When fat people say to me, ‘Oh, I could never love myself, I don’t have that confidence,’ I tell them this. ‘You don’t have to have confidence, you just have to be able to understand the basic principle of maths. The more we hate our bodies, the richer these companies get. Ergo, they make us feel bad, in order to make money. Ergo, you do not hate your body because your body is wrong. You hate your body because someone lied to you.’

We believe that the objective truth is that it is a bad thing to be fat. When you realise that it is not an objective truth, but rather, someone’s capitalist and very subjective stance, you can begin to let go of the self-hatred.

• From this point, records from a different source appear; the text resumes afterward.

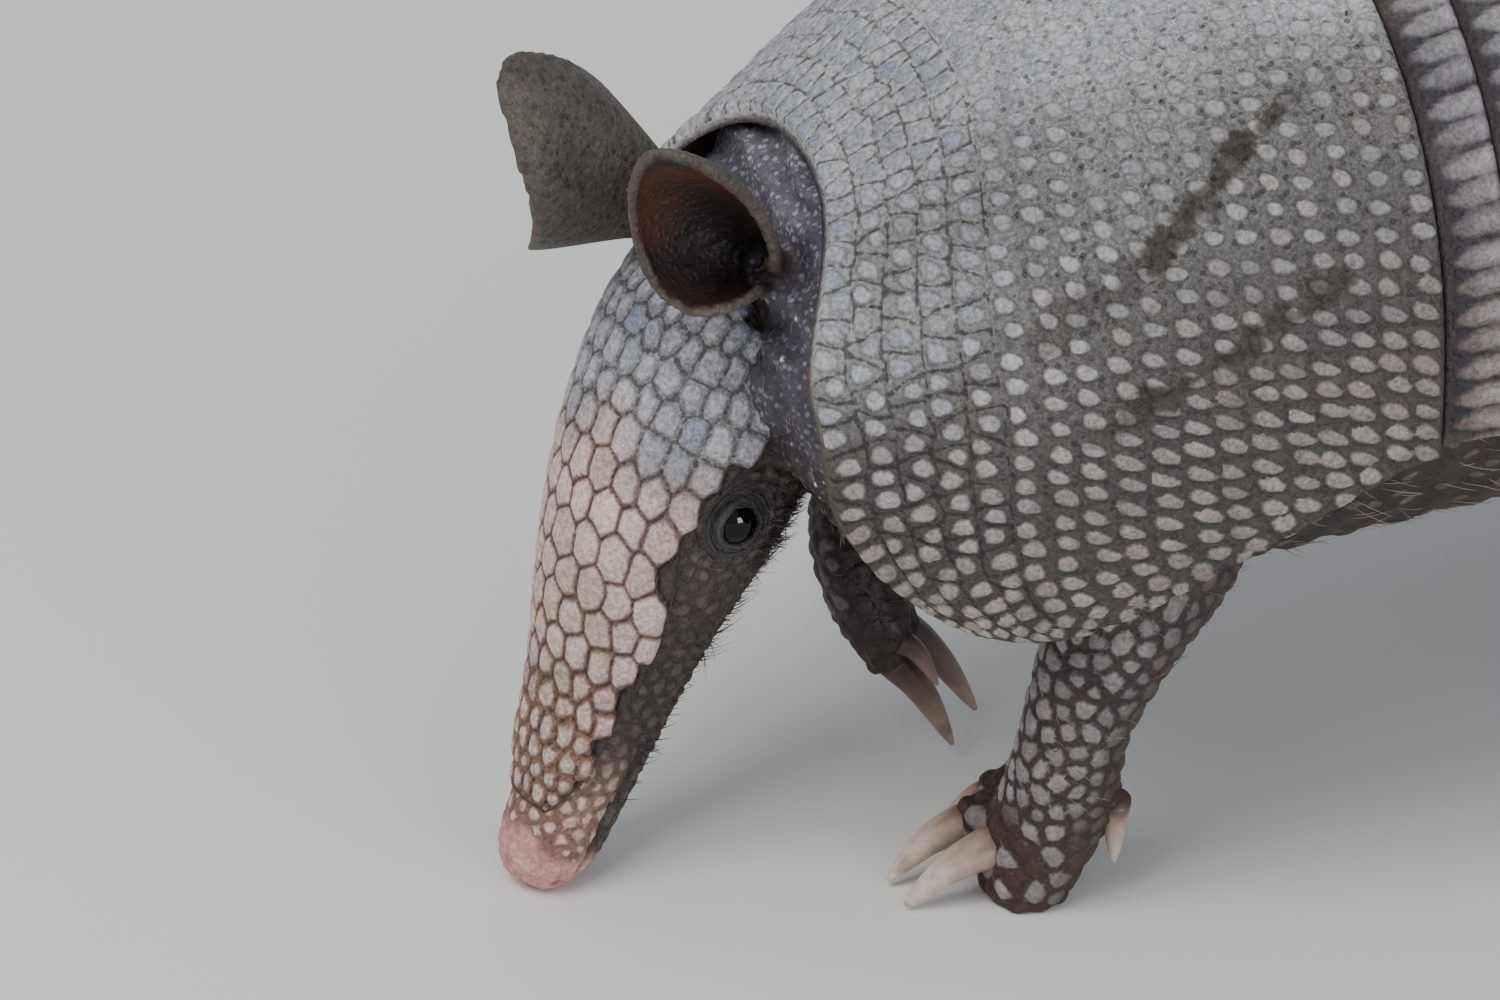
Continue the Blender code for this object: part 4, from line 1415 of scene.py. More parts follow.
@dataclass(frozen=True)
class Ear:
    """One ear: a cup nearly closed at its root and open at its tip.

    Attributes:
        name: Which ear.
        wall: How thick it is.
    """

    name: str
    wall: float = 1.9

    def arc(self, share: float, columns: int) -> tuple[Points, Points, float, Points]:
        """Gives one arc across the ear.

        Args:
            share: How far along the ear.
            columns: Points in the arc.

        Returns:
            The arc's middles, the ways out of the cup, its radius, and how far each point is from the
            ear's edge.
        """
        root, tip, opening, spread = EARS[self.name]
        root, tip = from_head(root)[0], from_head(tip)[0]
        opening = from_head(opening)[0] - NOSE
        length = np.linalg.norm(tip - root)
        way = (tip - root) / length
        mouth = opening - way * (way @ opening)
        mouth /= np.linalg.norm(mouth)
        rearward = np.cross(way, mouth) * (1 if self.name == "ear_left" else -1)
        radius, half, run_on, front = curve(EAR_CUP, share)[0]
        half = math.radians(min(half / spread, 165))
        place = np.linspace(0, 1, columns)
        turns = half * ((1 + front) * place - front)
        centre = root + way * (length * share + run_on * np.sin(turns))[:, None]
        out = rearward * np.sin(turns)[:, None] - mouth * np.cos(turns)[:, None]
        side = np.minimum(place, 1 - place) * (1 + front) * half * radius * spread
        return centre, out, radius * spread, np.minimum(side, (1.02 - share) * length)

    def rings(self) -> Points:
        """Gives the ear's rings.

        Returns:
            Rings by sides by x, y and z.
        """
        rings = []
        for share in np.linspace(0, 1.02, 44):
            centre, out, radius, _ = self.arc(share, 33)
            outer, inner = radius + self.wall / 2, radius - self.wall / 2
            rings.append(np.vstack([centre + out * outer, (centre + out * inner)[::-1]]))
        return np.array(rings)

    def sheet(self, shares: Points, columns: int) -> tuple[Points, ...]:
        """Gives the middle of the ear's wall.

        Args:
            shares: How far along the ear each arc lies.
            columns: Points in an arc.

        Returns:
            The points, the ways out of the cup, their shares of the length, and how far each is from
            the ear's edge.
        """
        middles, ways, radii, edges = zip(*(self.arc(float(share), columns) for share in shares))
        places = np.vstack([at + out * radius for at, out, radius in zip(middles, ways, radii)])
        return places, np.vstack(ways), np.repeat(shares, columns), np.concatenate(edges)


# Along a claw: share of its length and of the toe's radius.
CLAW_TAPER = ((0.0, 1.0), (0.2, 0.96), (0.35, 0.86), (0.55, 0.73), (0.7, 0.6), (0.88, 0.38), (1.0, 0.14))


@dataclass(frozen=True)
class Toe:
    """One digit: its flesh and its claw.

    Attributes:
        knuckle: Where the toe starts.
        end: Where its flesh ends.
        tip: The claw's tip.
        radius: The toe's radius.
    """

    knuckle: Points
    end: Points
    tip: Points
    radius: float

    def flesh(self) -> Points:
        """Gives the toe's rings.

        Returns:
            Rings by sides by x, y and z.
        """
        r = self.radius
        over = self.end + (self.end - self.knuckle) / np.linalg.norm(self.end - self.knuckle) * 0.6
        path = (
            (*self.knuckle, r * 1.1, r * 1.1), (*((self.knuckle + self.end) / 2), r, r),
            (*self.end, r * 0.93, r * 0.93), (*over, r * 0.62, r * 0.62),
        )
        return rings_round(path, 20, 10)

    def claw(self) -> Points:
        """Gives the claw's rings: deep at the base, arched, drawn to a worn point.

        Returns:
            Rings by sides by x, y and z.
        """
        way = (self.tip - self.end) / np.linalg.norm(self.tip - self.end)
        base = self.end - way * 0.8
        path = []
        for share, size in CLAW_TAPER:
            x, y, z = base + (self.tip - base) * share
            lift = 2.2 * math.sin(math.pi * share) * 0.8
            path.append((x, y, z + lift, self.radius * size * 0.72, self.radius * size * 0.68))
        return rings_round(tuple(path), 20, 22)


@dataclass(frozen=True)
class Paw:
    """One paw's digits.

    Attributes:
        name: The paw's name in the frame.
        digits: Rows of name, knuckle, flesh end, claw tip and radius.
        side: 1 as given, -1 mirrored to the right.
        shift: How far back the paw stands.
        base: The claws' colour at the root.
        point: Their colour at the tip.
    """

    name: str
    digits: tuple
    side: int
    shift: float
    base: str = "A58A7C"
    point: str = "D3C3B5"

    def toes(self) -> list[Toe]:
        """Places the digits.

        Returns:
            The toes.
        """
        turn, move = np.array((self.side, 1, 1)), np.array((0, self.shift, 0))
        return [
            Toe(*(np.array(p, float) * turn + move for p in (knuckle, end, tip)), radius)
            for _, knuckle, end, tip, radius in self.digits
        ]

    def build(self) -> Object:
        """Makes the paw's claws.

        Returns:
            One object with every claw of the paw.
        """
        flesh, tints = Flesh(), []
        for toe in self.toes():
            rings = toe.claw()
            flesh.add(rings)
            share = np.repeat(np.linspace(0, 1, len(rings)), rings.shape[1])
            points = flesh.points[-1]
            share = np.concatenate([share, [0, 1]])
            tint = mix(self.base, self.point, smooth(0.1, 0.85, share))
            streak = noise(points * np.array((1, 0.25, 0.25)), 0.9, 3.0)
            tint = mix(tint, "6E5346", smooth(0.55, 0.8, streak) * 0.45)
            tint = mix(tint, "4A3730", (1 - smooth(0.0, 0.22, share)) * 0.8)
            tints.append(tint)
        points = np.vstack(flesh.points)
        points[:, 2] = np.maximum(points[:, 2], 0.0)
        return make_object(f"{self.name}_claws", points, flesh.faces, np.vstack(tints), Finish.HORN)


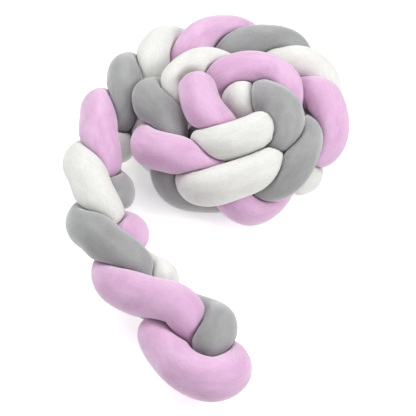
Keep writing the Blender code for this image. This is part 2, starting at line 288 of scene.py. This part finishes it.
def plait_frame(at):
    """Middle of the plait, its directions to the upper edge and to the outer face, and how far
    its tubes reach along each."""
    rows = route_rows()
    here = spline(rows, at, FIRST_CROSSING)
    ahead = spline(rows, at + ROUTE_NUDGE, FIRST_CROSSING)
    behind = spline(rows, at - ROUTE_NUDGE, FIRST_CROSSING)
    travel = (ahead - behind)[:, :2]
    travel /= np.linalg.norm(travel, axis=1, keepdims=True)
    outward = np.stack([-travel[:, 1], travel[:, 0], np.zeros(len(travel))], axis=1)
    upward = np.array(UP)
    lean, reach, swing = (here[:, ROUTE_COLUMNS.index(name), None]
                          for name in ("lean", "reach", "swing"))
    to_edge = np.cos(lean) * upward + np.sin(lean) * outward
    to_face = np.cos(lean) * outward - np.sin(lean) * upward
    middle = here[:, :3] - reach * to_edge
    return middle, to_edge, to_face, reach, swing


def tugged(line, at, order):
    """The line with the pulls on that tube added."""
    for tube, crossing, x, y, height, spread in TUGS:
        if tube == order:
            share = np.exp(-((at - crossing) / spread) ** 2)
            line = line + share[:, None] * np.array([x, y, height]) * MM
    return line


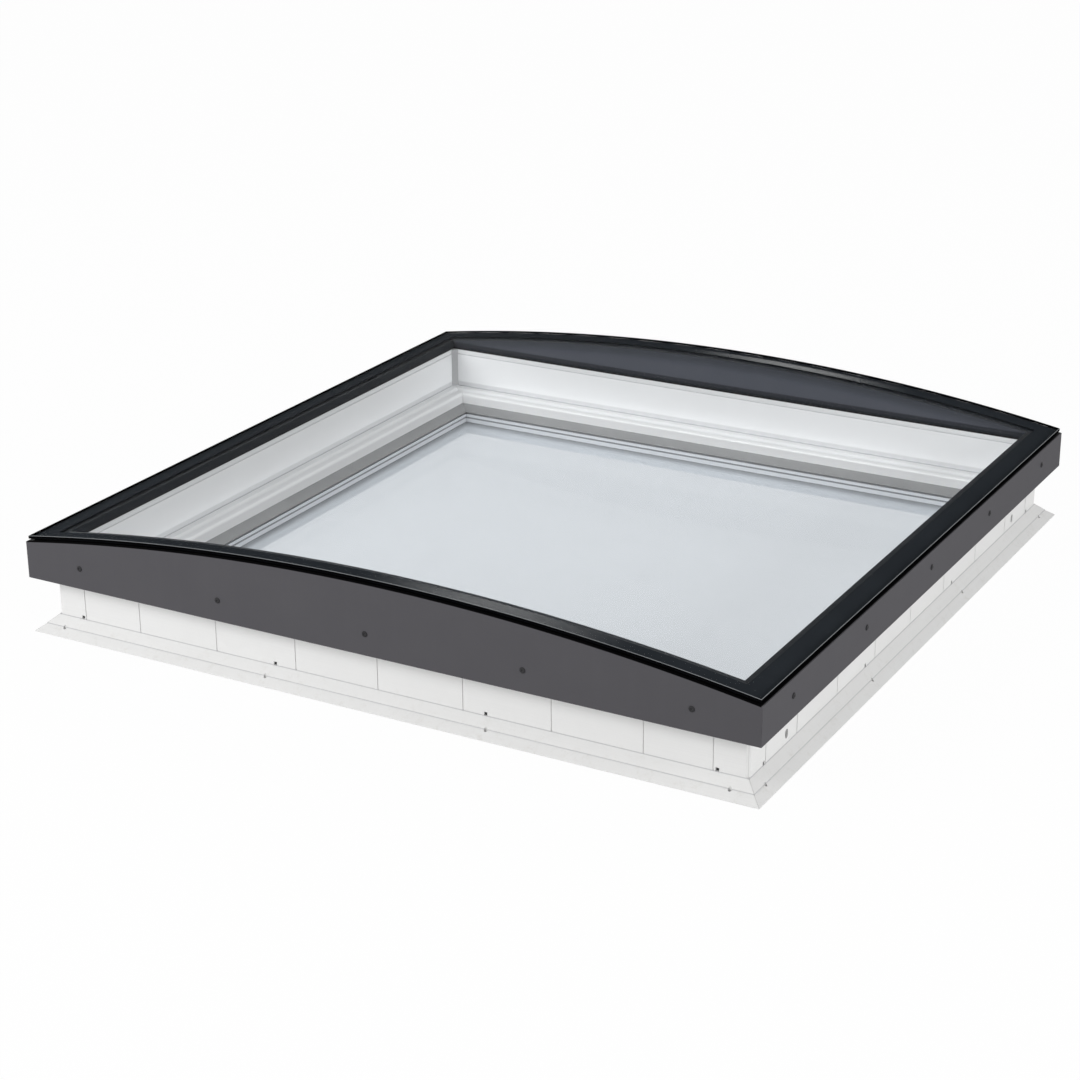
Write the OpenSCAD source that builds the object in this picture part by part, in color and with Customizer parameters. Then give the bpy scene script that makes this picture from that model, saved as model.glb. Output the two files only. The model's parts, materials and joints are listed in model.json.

Your confidence grows from believing this and creating your own subjectivity. If you truly believe that your body is not the enemy, then you can begin to treat it with the love it deserves. I have bad days where I am without confidence. But the good days are incredible – where I look at my stomach and feel nothing but genuine awe. Where I observe my thighs in the mirror and feel absolutely blessed and lucky to have such sexy, plump thighs. Where I think I look amazing in every single photo I take of myself, regardless of the angles. Where I strut down the street in a crop top and tiny shorts with no make-up and enough self-esteem to blow the roof off a straight-sized clothing store.fn10 Where I actually live the life that Instagram claims I do.

I started from the lowest point possible. The confidence came with time – and it all started when I realised that fat people are worthy. Fat people are deserving of happiness and entitled to take up space. Fat people are not lesser humans.

You can be happy and fat, you deserve to be happy and fat, being happy and fat is an option.

All you need to do is believe that and then we can begin.